1000 Tiny Birds

My Neighbour Totoro

The Barbican, 2023-01-12

I had no real idea of what I was expecting walking into the Barbican for the stage adaptation of My Neighbour Totoro (the ‘u’ - correctly and cheekily - inserted into the title as the show starts). The RSC had very deliberately not released publicity photos of the puppets. Even the set is only revealed a scene or two in, and the moment of elation as this production so suddenly expands in scope and depth would be a wonderful metaphor for the whole thing. Neatly expanding both the film’s plot (from an 85 minute runtime to 2h45m on stage) and score (Joe Hisaishi being a key producer), My Neighbour Totoro takes on a deeper emotional resonance, but - thanks largely to the puppetry and light-spiritedness of the whole thing - never losing its childlike joy.
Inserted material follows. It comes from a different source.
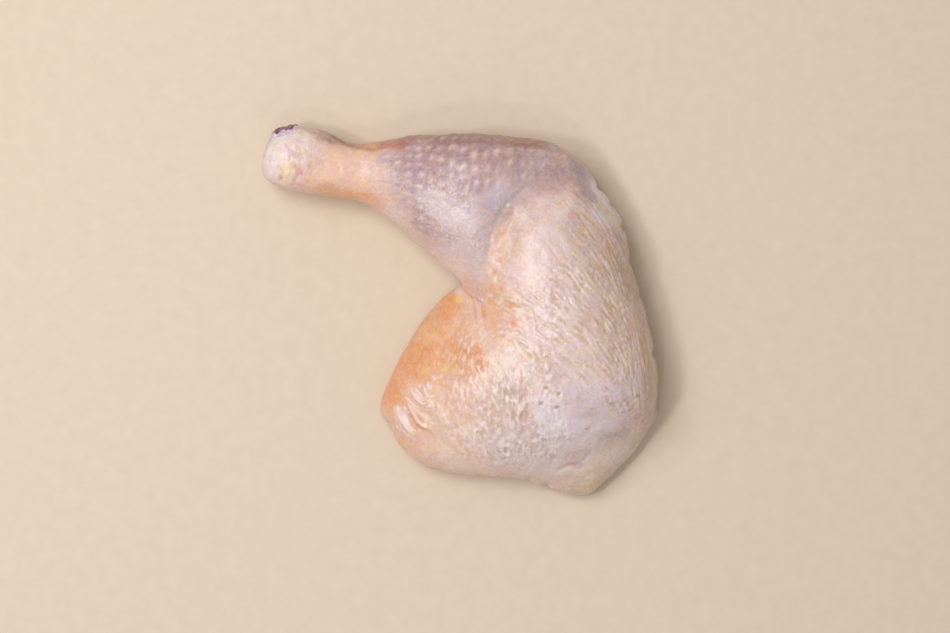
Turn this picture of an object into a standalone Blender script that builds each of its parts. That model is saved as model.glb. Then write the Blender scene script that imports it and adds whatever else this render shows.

I wept at times. I wanted to jump on the giant Totoro puppet’s stomach. In some moments, my breath was figuratively taken away. No one can argue that West End ticket prices aren’t insane these days, but for the first time in a long time, I feel like I’ve seen where it’s gone. Even to my adult eyes, this was pure magic - oh to have been a child in the audience seeing it (like the one at the front who very audibly whispered “hello!” to Catbus when it first arrived).